-- TASK DIRECTIONS --
Copy out all the entries word for word.
____
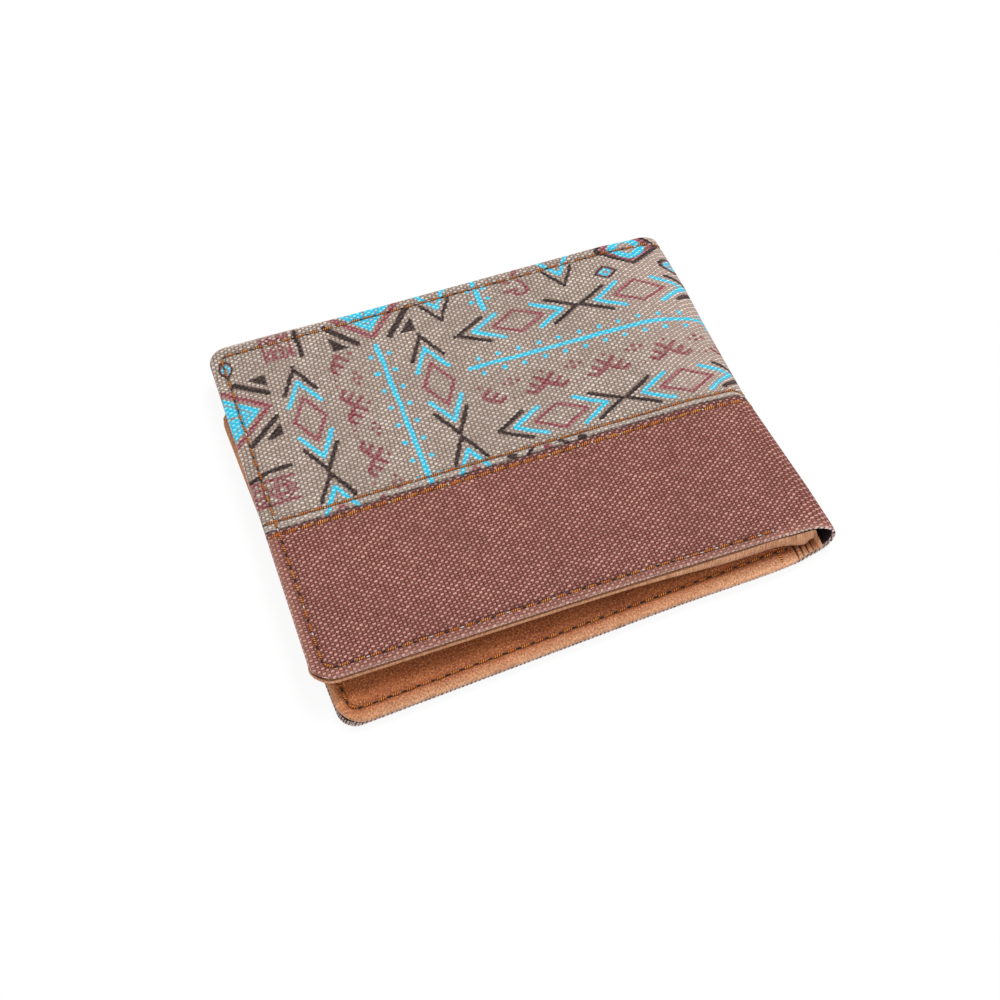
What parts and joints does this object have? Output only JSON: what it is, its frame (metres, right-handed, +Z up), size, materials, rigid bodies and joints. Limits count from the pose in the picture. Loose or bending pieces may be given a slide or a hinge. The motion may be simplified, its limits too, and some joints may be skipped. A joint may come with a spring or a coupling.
{
  "type": "bifold wallet",
  "caption": "Bifold wallet of patterned canvas over leather, with stepped card pockets, a bill compartment and a fold at the spine, lying closed.",
  "frame": {"origin": "on the ground, under the middle of the closed wallet's box", "axes": "+Z up through the closed leaves, +X from the free edges towards the spine, +Y from the bottom edge towards the top edge where the bill compartment opens"},
  "size_m": [0.114, 0.0976, 0.007],
  "materials": {
    "print_canvas": "coarse canvas with a woven-in geometric print",
    "brown_canvas": "coarse plain canvas, reddish brown",
    "lining": "thin black woven lining",
    "leather": "tan leather, grained, darker with wear",
    "thread": "waxed thread, orange brown"
  },
  "bodies": {
    "back_leaf": {"back_print_canvas": "print_canvas", "back_brown_canvas": "brown_canvas", "back_shell_lining": "lining", "back_bill_divider": "lining", "back_leather_panel": "leather", "back_card_pocket_1": "leather", "back_card_pocket_2": "leather", "back_card_pocket_3": "leather", "back_card_pocket_4": "leather", "back_edge_thread": "thread", "back_print_seam_thread": "thread", "back_brown_seam_thread": "thread"},
    "spine_back": {"spine_back_print_canvas": "print_canvas", "spine_back_brown_canvas": "brown_canvas", "spine_back_shell_lining": "lining", "spine_back_bill_divider": "lining", "spine_back_fold_leather": "leather"},
    "spine_front": {"spine_front_print_canvas": "print_canvas", "spine_front_brown_canvas": "brown_canvas", "spine_front_shell_lining": "lining", "spine_front_bill_divider": "lining", "spine_front_fold_leather": "leather"},
    "front_leaf": {"front_print_canvas": "print_canvas", "front_brown_canvas": "brown_canvas", "front_shell_lining": "lining", "front_bill_divider": "lining", "front_leather_panel": "leather", "front_card_pocket_1": "leather", "front_card_pocket_2": "leather", "front_card_pocket_3": "leather", "front_card_pocket_4": "leather", "front_edge_thread": "thread", "front_print_seam_thread": "thread", "front_brown_seam_thread": "thread"}
  },
  "joints": [
    {"name": "back_fold", "type": "hinge", "parent": "back_leaf", "child": "spine_back", "pos_m": [0.05445, -0.00373, 0], "axis": [0.0227, 0.9997, 0], "range_deg": [0, 90]},
    {"name": "spine_slip", "type": "slide", "parent": "spine_back", "child": "spine_front", "axis": [-0.0227, -0.9997, 0], "range_m": [0, 0.0027]},
    {"name": "front_fold", "type": "hinge", "parent": "spine_front", "child": "front_leaf", "pos_m": [0.05451, -0.00103, 0.007], "axis": [0.0227, 0.9997, 0], "range_deg": [0, 90]}
  ],
  "couplings": [
    {"joint": "spine_slip", "follows": "back_fold", "m_per_rad": 0.0017188},
    {"joint": "front_fold", "follows": "back_fold", "ratio": 1}
  ]
}
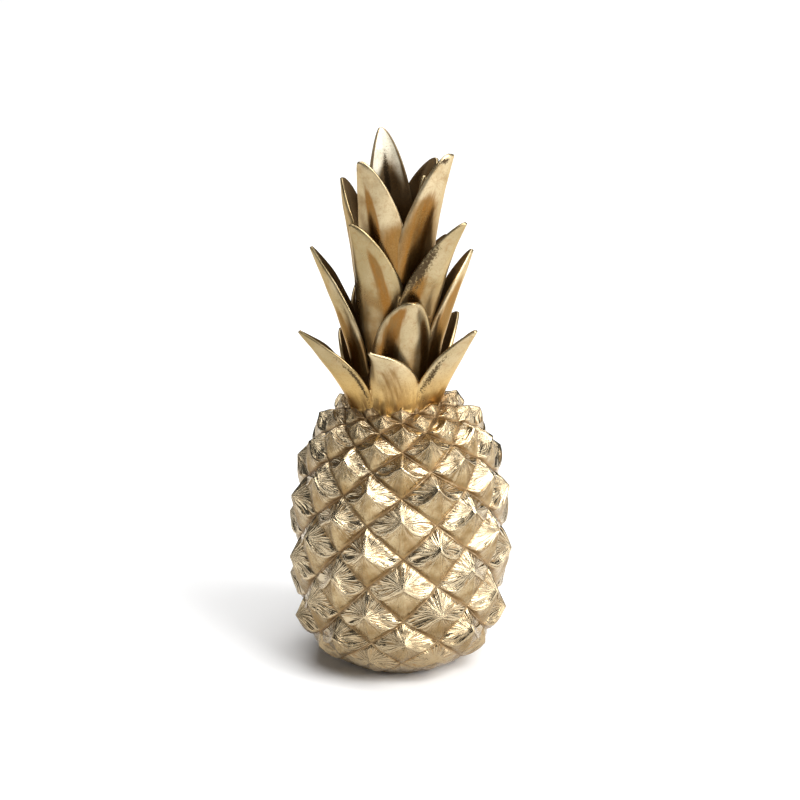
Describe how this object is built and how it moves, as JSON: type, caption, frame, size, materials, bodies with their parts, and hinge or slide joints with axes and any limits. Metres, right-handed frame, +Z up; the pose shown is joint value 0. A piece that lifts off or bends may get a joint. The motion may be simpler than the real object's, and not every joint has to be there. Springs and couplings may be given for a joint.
{
  "type": "pineapple ornament",
  "caption": "Standing gilt pineapple ornament, cast in one piece, with diamond scales and a tall crown of hollow-faced leaves.",
  "frame": {"origin": "centre of the flat underside that it stands on", "axes": "+Z up through the fruit to the crown, -Y towards the viewer of the front, +X to the right of the front"},
  "size_m": [0.0919, 0.0928, 0.225],
  "materials": {
    "gilding": "champagne gold metallic coat on cast resin, bright on the scales and satin on the leaves, with a brown wash in the grooves"
  },
  "bodies": {
    "root": {"pineapple": "gilding"}
  },
  "joints": []
}
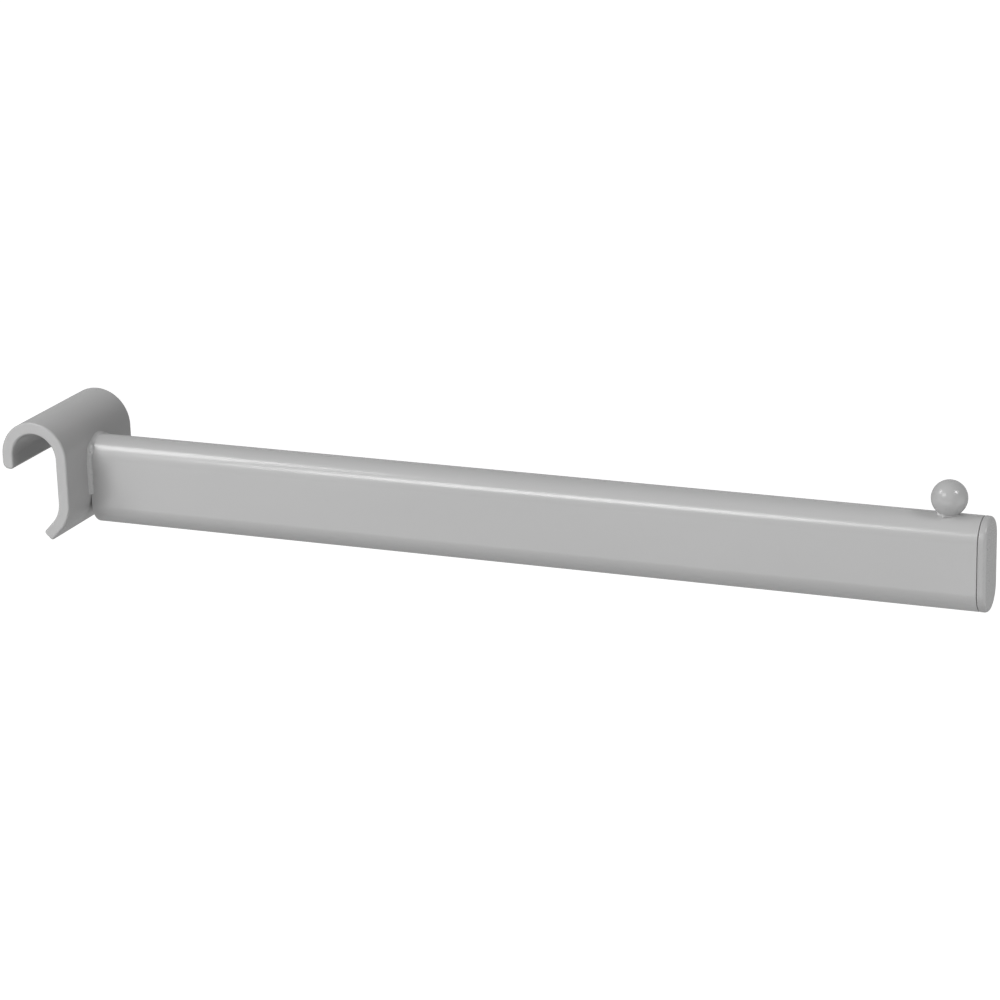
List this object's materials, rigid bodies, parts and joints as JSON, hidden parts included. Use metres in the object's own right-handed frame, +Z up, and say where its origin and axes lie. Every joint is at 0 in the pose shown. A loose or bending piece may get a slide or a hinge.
____
-- WORKED SOLUTION --
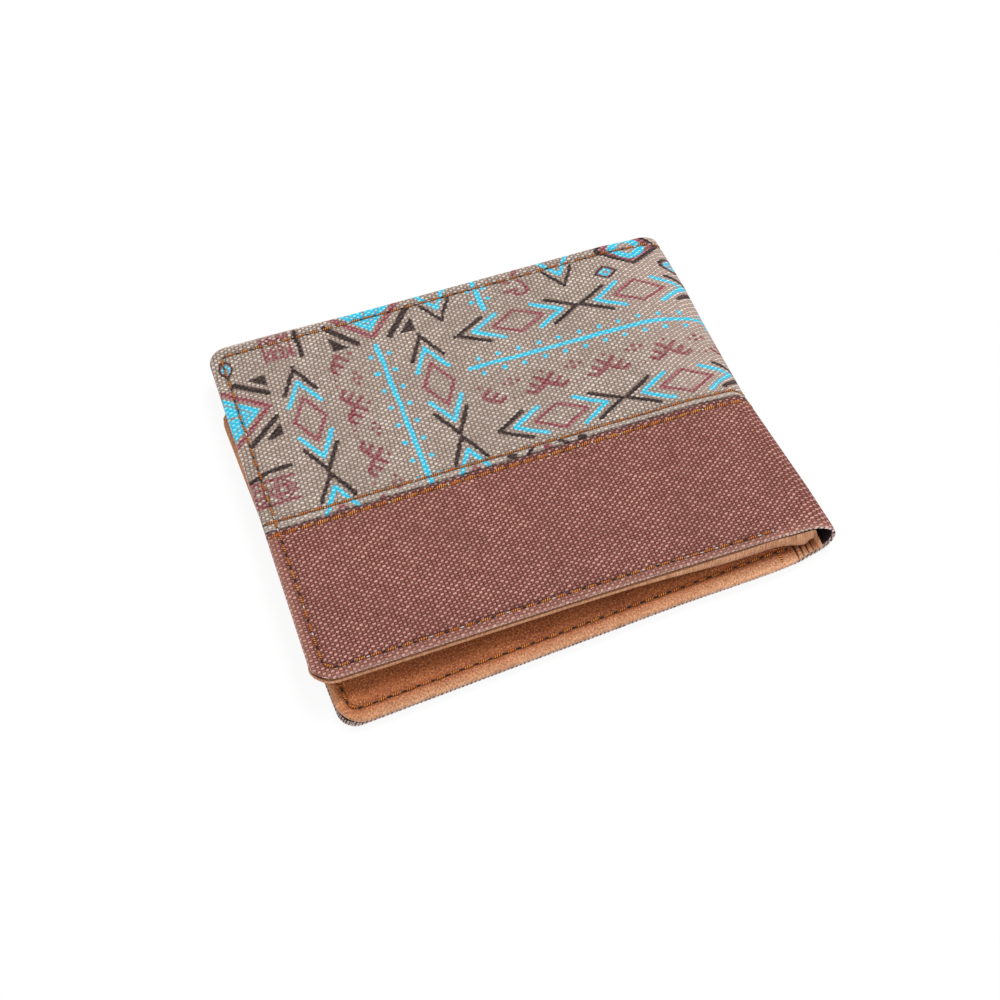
What parts and joints does this object have? Output only JSON: what it is, its frame (metres, right-handed, +Z up), size, materials, rigid bodies and joints. Limits count from the pose in the picture. Loose or bending pieces may be given a slide or a hinge. The motion may be simplified, its limits too, and some joints may be skipped. A joint may come with a spring or a coupling.
{
  "type": "bifold wallet",
  "caption": "Bifold wallet of patterned canvas over leather, with stepped card pockets, a bill compartment and a fold at the spine, lying closed.",
  "frame": {"origin": "on the ground, under the middle of the closed wallet's box", "axes": "+Z up through the closed leaves, +X from the free edges towards the spine, +Y from the bottom edge towards the top edge where the bill compartment opens"},
  "size_m": [0.114, 0.0976, 0.007],
  "materials": {
    "print_canvas": "coarse canvas with a woven-in geometric print",
    "brown_canvas": "coarse plain canvas, reddish brown",
    "lining": "thin black woven lining",
    "leather": "tan leather, grained, darker with wear",
    "thread": "waxed thread, orange brown"
  },
  "bodies": {
    "back_leaf": {"back_print_canvas": "print_canvas", "back_brown_canvas": "brown_canvas", "back_shell_lining": "lining", "back_bill_divider": "lining", "back_leather_panel": "leather", "back_card_pocket_1": "leather", "back_card_pocket_2": "leather", "back_card_pocket_3": "leather", "back_card_pocket_4": "leather", "back_edge_thread": "thread", "back_print_seam_thread": "thread", "back_brown_seam_thread": "thread"},
    "spine_back": {"spine_back_print_canvas": "print_canvas", "spine_back_brown_canvas": "brown_canvas", "spine_back_shell_lining": "lining", "spine_back_bill_divider": "lining", "spine_back_fold_leather": "leather"},
    "spine_front": {"spine_front_print_canvas": "print_canvas", "spine_front_brown_canvas": "brown_canvas", "spine_front_shell_lining": "lining", "spine_front_bill_divider": "lining", "spine_front_fold_leather": "leather"},
    "front_leaf": {"front_print_canvas": "print_canvas", "front_brown_canvas": "brown_canvas", "front_shell_lining": "lining", "front_bill_divider": "lining", "front_leather_panel": "leather", "front_card_pocket_1": "leather", "front_card_pocket_2": "leather", "front_card_pocket_3": "leather", "front_card_pocket_4": "leather", "front_edge_thread": "thread", "front_print_seam_thread": "thread", "front_brown_seam_thread": "thread"}
  },
  "joints": [
    {"name": "back_fold", "type": "hinge", "parent": "back_leaf", "child": "spine_back", "pos_m": [0.05445, -0.00373, 0], "axis": [0.0227, 0.9997, 0], "range_deg": [0, 90]},
    {"name": "spine_slip", "type": "slide", "parent": "spine_back", "child": "spine_front", "axis": [-0.0227, -0.9997, 0], "range_m": [0, 0.0027]},
    {"name": "front_fold", "type": "hinge", "parent": "spine_front", "child": "front_leaf", "pos_m": [0.05451, -0.00103, 0.007], "axis": [0.0227, 0.9997, 0], "range_deg": [0, 90]}
  ],
  "couplings": [
    {"joint": "spine_slip", "follows": "back_fold", "m_per_rad": 0.0017188},
    {"joint": "front_fold", "follows": "back_fold", "ratio": 1}
  ]
}
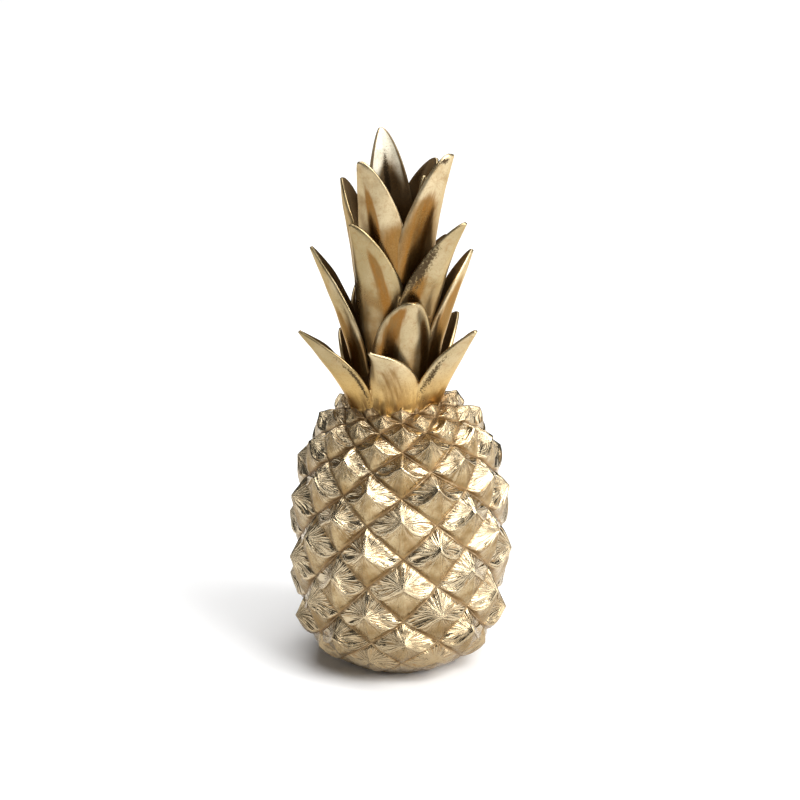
Describe how this object is built and how it moves, as JSON: type, caption, frame, size, materials, bodies with their parts, and hinge or slide joints with axes and any limits. Metres, right-handed frame, +Z up; the pose shown is joint value 0. A piece that lifts off or bends may get a joint. The motion may be simpler than the real object's, and not every joint has to be there. Springs and couplings may be given for a joint.
{
  "type": "pineapple ornament",
  "caption": "Standing gilt pineapple ornament, cast in one piece, with diamond scales and a tall crown of hollow-faced leaves.",
  "frame": {"origin": "centre of the flat underside that it stands on", "axes": "+Z up through the fruit to the crown, -Y towards the viewer of the front, +X to the right of the front"},
  "size_m": [0.0919, 0.0928, 0.225],
  "materials": {
    "gilding": "champagne gold metallic coat on cast resin, bright on the scales and satin on the leaves, with a brown wash in the grooves"
  },
  "bodies": {
    "root": {"pineapple": "gilding"}
  },
  "joints": []
}
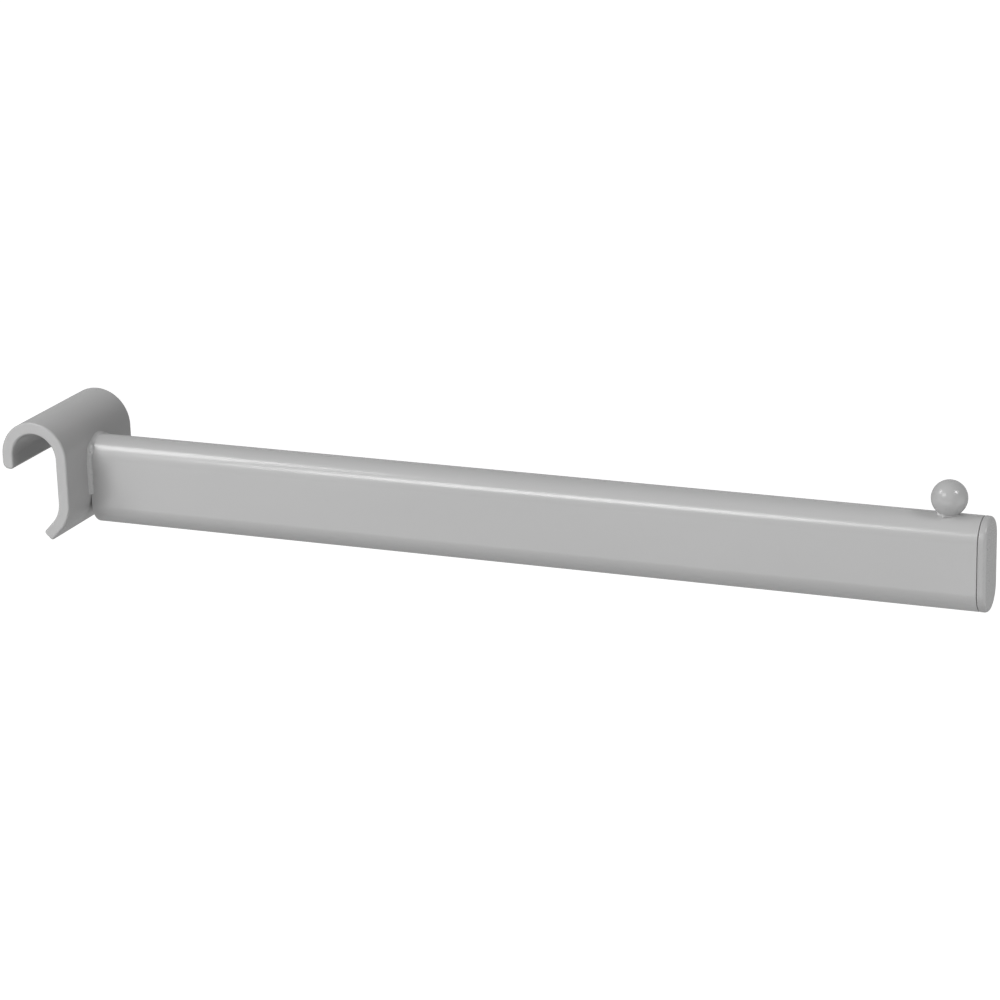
List this object's materials, rigid bodies, parts and joints as JSON, hidden parts included. Use metres in the object's own right-handed frame, +Z up, and say where its origin and axes lie. Every joint is at 0 in the pose shown. A loose or bending piece may get a slide or a hinge.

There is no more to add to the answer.